Lean hogs settled 2.75 higher to 1.45 lower in a wild ride, as futures contracts traded in a wide range. Uncertainty in the cash market direction and traders trying to peg when supply shortness will have the greatest impact caused significant volatility through the market. The fall and winter futures saw the triple digit gains. April hogs settled .65 higher at 124.90, and June was down 1.45 at 130.80. October saw the greatest gain, up 2.75 at 103.00.

Barrows and gilts in the Iowa/Minnesota direct trade closed 3.09 higher with a weighted average of 125.79 on a carcass basis.
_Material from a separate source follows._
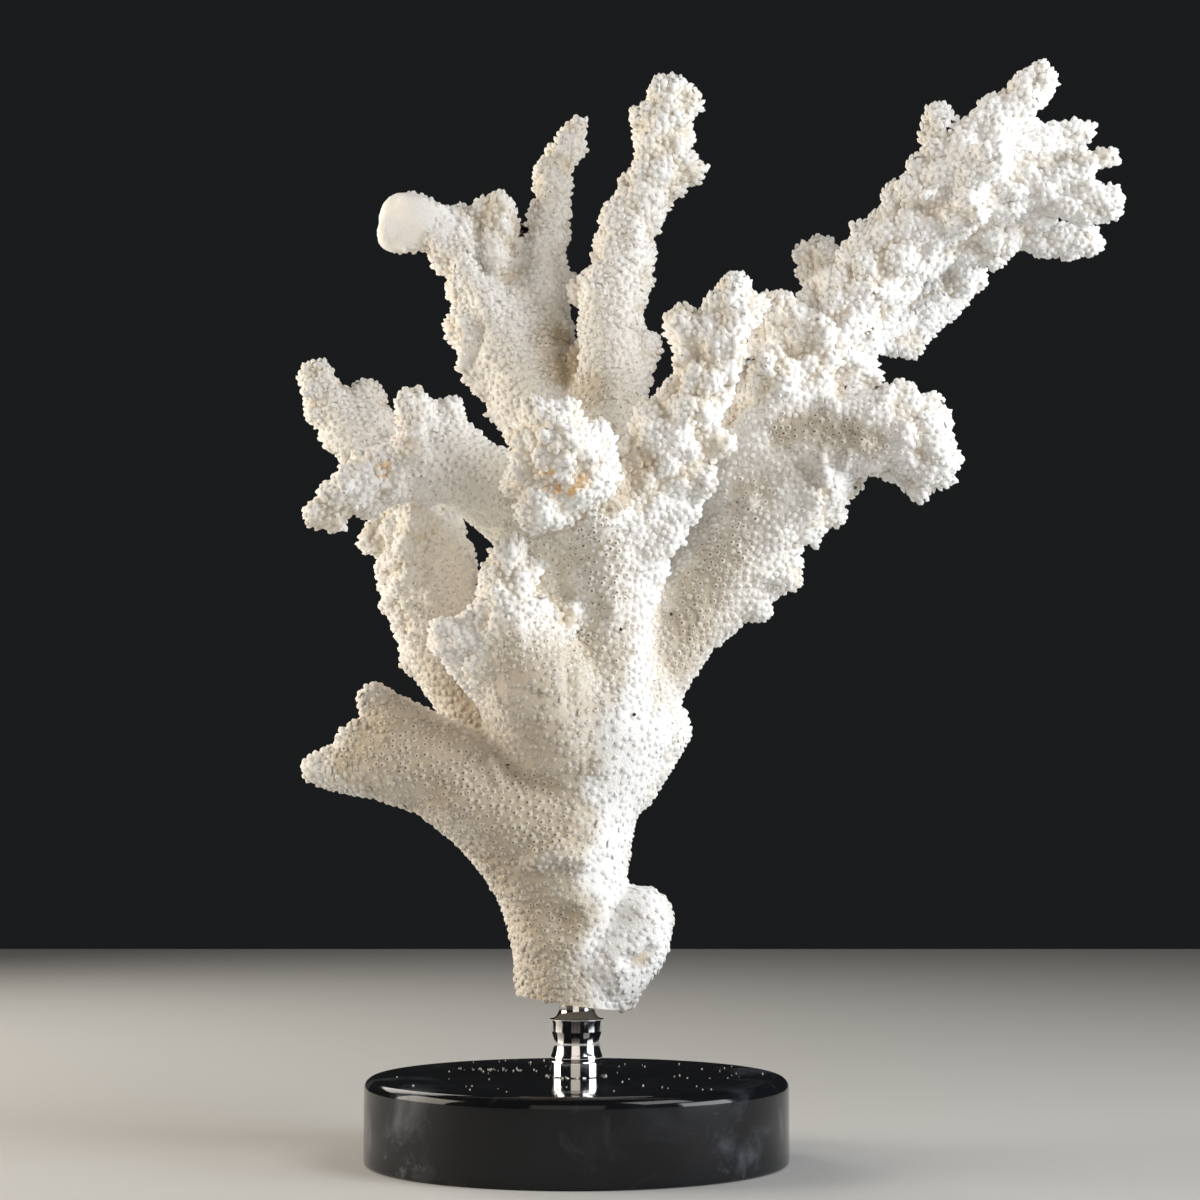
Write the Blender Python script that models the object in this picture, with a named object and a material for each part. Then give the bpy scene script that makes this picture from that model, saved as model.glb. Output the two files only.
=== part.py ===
"""Bleached staghorn coral on a turned chrome post and a round black stone base.

The coral is one grown piece, parted here at its main forks. Each branch is a set of limbs: a limb is a
round stem that runs smoothly through a few stations, with knobby buds on a golden-angle spiral. The limbs
of a branch are fused into one solid, and each branch is hollowed where it meets the ones before it.
The origin is the middle of the base's underside, +Z is up, and the front of the display looks along -Y.
"""

import math

import bmesh
import bpy
import numpy as np
from mathutils import Matrix

MM = 0.001

# Base: a 5 inch disc of polished stone, 1 inch thick
BASE_RADIUS = 63.5 * MM
BASE_THICKNESS = 25.4 * MM
BASE_TOP_ROUNDING = 3.2 * MM
BASE_FOOT_ROUNDING = 1.2 * MM
BASE_SIDES = 48

# Post: one chrome turning, with a spigot down into the base and a stud up into the coral
POST_SIDES = 20
POST_SPIGOT_RADIUS = 4.0 * MM
POST_SPIGOT_DEPTH = 12.0 * MM
POST_FLANGE_RADIUS = 8.2 * MM
POST_FLANGE_HEIGHT = 4.4 * MM
POST_FLANGE_EASE = 0.5 * MM
POST_BEAD_RADIUS = 7.8 * MM
POST_WAIST_RADIUS = 6.9 * MM
POST_WAIST_GAP = 1.2 * MM
POST_WAIST_HEIGHT = 7.6 * MM
POST_WAIST_STEPS = 4
POST_SHOULDER_HEIGHT = 17.0 * MM
POST_SHOULDER_LIP = 0.3 * MM
POST_SHOULDER_EASE = 1.0 * MM
POST_NECK_RADIUS = 5.4 * MM
POST_NECK_TOP = 24.4 * MM
POST_STUD_RADIUS = 3.0 * MM
POST_STUD_LENGTH = 20.0 * MM

# What keeps neighbouring solids apart
CLEARANCE = 0.3 * MM

# Coral: the foot's sawn underside slopes down to the right
FOOT_HEIGHT = 47.2 * MM
FOOT_SLOPE = math.radians(8)

# Coral surface
VOXEL = 1.7 * MM
SOFTENING = 0.5
SOFTENING_ROUNDS = 3
TRIANGLE_AREA = 33 * MM * MM
CREASE = math.radians(60)
LIMB_SIDES = 14
LIMB_STEP = 3.0 * MM
CAP_RINGS = 3
GOLDEN_ANGLE = math.pi * (3 - math.sqrt(5))

# Buds, as shares of a bud's own radius: how deep it sits, how far it stands out, how much its tip narrows
BUD_SINK = 0.2
BUD_RISE = 0.25
BUD_TAPER = 0.8
BUD_LEAN = 0.45
BUD_ROOT = 0.45

CORAL_COLOUR = (0.86, 0.83, 0.76, 1.0)
STONE_COLOUR = (0.012, 0.012, 0.014, 1.0)
CHROME_COLOUR = (0.78, 0.78, 0.79, 1.0)
CORAL_ROUGHNESS = 0.8
STONE_ROUGHNESS = 0.08
CHROME_ROUGHNESS = 0.06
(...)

Live negotiated prices were 2.27 higher from 86.00 to 97.75. Western hogs were up 3.05 at 125.73 and in the East was 1.94 higher at 117.00. Missouri direct base carcass meat price was steady from 111.00 to 115.00. Terminal markets were steady to 3.00 higher from 82.00 to 87.00 live.

The pork carcass cutout value was .63 higher at 131.26 FOB plant.

Iowa barrows and gilts averaged 283 pounds last week, .9 pound heavier than the prior week and 6 pounds larger than the same period in 2013.

The Thursday hog slaughter was estimated at 413,000 head, 7,000 greater than last week, but 13,000 head less than 2013.